→ Recorded information:
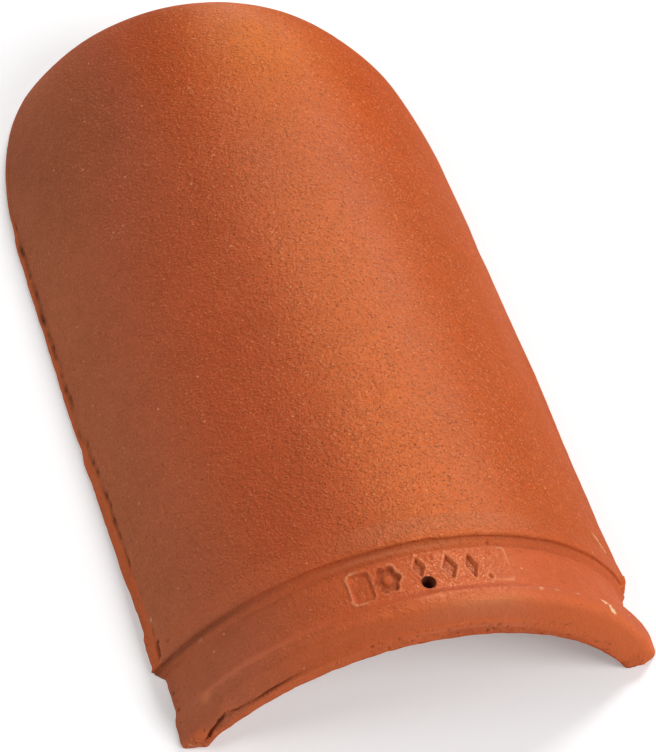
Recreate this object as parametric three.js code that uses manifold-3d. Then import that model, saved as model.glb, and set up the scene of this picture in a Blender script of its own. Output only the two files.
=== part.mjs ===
// Hip starter tile in fired clay, one pressed piece: an arched barrel whose far end is
// closed and rounded, and a stepped spigot at the near end that slips under the next tile.
// Millimetres, +Z up. Y runs along the tile, with the closed end at +Y and the spigot at -Y.
// The origin is on the plane of the feet, at the centre of the rectangle that the tile covers.

import * as THREE from 'three';
import { mergeVertices } from 'three/addons/utils/BufferGeometryUtils.js';
import Module from 'manifold-3d';

// ---- driving dimensions: barrel and closed end ----
const barrelHalfWidth = 115;   // outside, at the feet
const barrelRise = 72.5;       // outside, from the feet to the crest
const barrelLength = 260;      // from the step to the start of the closed end
const endLength = 122;         // closed end, beyond the barrel
const wallAtFoot = 16;         // clay measured level, at the feet
const wallAtCrest = 21;        // clay measured upright, at the crest
const wallAtEnd = 16;          // clay measured level, at the tip of the closed end
const footEdge = 2;            // broken corners along the feet

// Fullness of the closed end, where 2 and 2 would make an ellipse: its outline seen from above,
// across and along the tile, and its crest line seen from the side, upwards and along the tile.
const planAcross = 3.3;
const planAlong = 1.8;
const crestUp = 1.8;
const crestAlong = 3.2;

// ---- driving dimensions: spigot, lengths from the step and drops below the barrel's skin ----
const spigotLength = 40;
const stepBreak = 1;           // rounded edge at the top of the step
const stepCove = 4.5;          // run of the hollow curve at the foot of the step
const collarDrop = 4;
const ribStart = 27;
const ribCove = 2.4;           // run of each curve from the collar up to the rib
const ribDrop = 0.5;
const ribShoulder = 33;        // where the crown of the rib starts to turn down
const noseStart = 36.5;
const noseDrop = 3;            // drop where the sloping nose starts
const lipRun = 1.4;            // run of the rounded edge between the nose and the end face
const lipDrop = 11;
const padOuterHeight = 15;     // the feet keep the rib's full thickness to the end face, up to
const padInnerHeight = 6;      // a slanted cut that is lower on the inside of the arch

// ---- driving dimensions: nail hole through the collar ----
const nailHoleDiameter = 6.5;
const nailHoleFromStep = 20.5;
const nailHoleFromCrest = -4;

// ---- fineness of the facets ----
const archSteps = 40;
const cornerSteps = 3;
const endSteps = 22;
const curveSteps = 4;
const holeSides = 24;
const tipShare = 0.09;         // width at which the rounded end is closed by a flat, as a share
const overshoot = 6;           // how far a cutting body runs past the clay

const wasm = await Module();
wasm.setup();

// Circle through both feet and the crest of an arch: its radius and the height of its centre.
function archCircle(halfWidth, rise) {
  const radius = (halfWidth ** 2 + rise ** 2) / (2 * rise);
  return { radius, centreZ: rise - radius };
}

// Arch section at one place along Y: a circular arc from foot to foot. Its lower corners turn
// inwards on the clay's outer skin and outwards on the hollow, where depth carries them down.
function archSection(y, radius, centreZ, edge, turn, depth) {
  const foot = Math.sqrt(radius ** 2 - centreZ ** 2);
  const sweep = Math.acos((edge - centreZ) / radius);
  const arcEnd = new THREE.Vector2(radius * Math.sin(sweep), edge);
  const footEnd = new THREE.Vector2(foot + turn * edge, 0);
  const corner = new THREE.QuadraticBezierCurve(footEnd, new THREE.Vector2(foot, 0), arcEnd);
  const half = corner.getPoints(cornerSteps);
  if (depth > 0) half.unshift(new THREE.Vector2(footEnd.x, -depth));
  const ring = half.map((p) => new THREE.Vector3(p.x, y, p.y));
  for (let i = 1; i < archSteps; i += 1) {
    const angle = sweep - (2 * sweep * i) / archSteps;
    ring.push(new THREE.Vector3(radius * Math.sin(angle), y, centreZ + radius * Math.cos(angle)));
  }
  half.reverse().forEach((p) => ring.push(new THREE.Vector3(-p.x, y, p.y)));
  return ring;
}

// Skin through a row of sections that have as many points each, closed by a fan at both ends.
function loft(sections) {
  const count = sections[0].length;
  const points = sections.flat();
  const triangles = [];
  for (let s = 0; s + 1 < sections.length; s += 1) {
    for (let i = 0; i < count; i += 1) {
      const a = s * count + i;
      const b = s * count + ((i + 1) % count);
      triangles.push(a, b + count, b, a, a + count, b + count);
    }
  }
  [0, sections.length - 1].forEach((s) => {
    const middle = points.length;
    const centre = new THREE.Vector3();
    sections[s].forEach((p) => centre.addScaledVector(p, 1 / count));
    points.push(centre);
    for (let i = 0; i < count; i += 1) {
      const a = s * count + i;
      const b = s * count + ((i + 1) % count);
      triangles.push(...(s === 0 ? [middle, a, b] : [middle, b, a]));
    }
  });
  const geometry = new THREE.BufferGeometry().setFromPoints(points);
  geometry.setIndex(triangles);
  return geometry;
}

// Closed three.js geometry as a solid for the cuts and joins.
function toSolid(geometry) {
  const bare = geometry.clone();
  bare.deleteAttribute('normal');
  bare.deleteAttribute('uv');
  const merged = mergeVertices(bare, 1e-4);
  return new wasm.Manifold(new wasm.Mesh({
    numProp: 3,
    vertProperties: new Float32Array(merged.attributes.position.array),
    triVerts: new Uint32Array(merged.index.array),
  }));
}

function toGeometry(solid) {
  const mesh = solid.getMesh();
  const geometry = new THREE.BufferGeometry();
  geometry.setAttribute('position', new THREE.BufferAttribute(new Float32Array(mesh.vertProperties), 3));
  geometry.setIndex(new THREE.BufferAttribute(new Uint32Array(mesh.triVerts), 1));
  return geometry;
}

// How far along the rounded end its plan has narrowed to this share of the full width.
function endReach(widthShare) {
  return (1 - widthShare ** planAcross) ** (1 / planAlong);
}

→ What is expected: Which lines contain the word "this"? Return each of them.

→ Complete answer:
Recreate this object as parametric three.js code that uses manifold-3d. Then import that model, saved as model.glb, and set up the scene of this picture in a Blender script of its own. Output only the two files.
// How far along the rounded end its plan has narrowed to this share of the full width.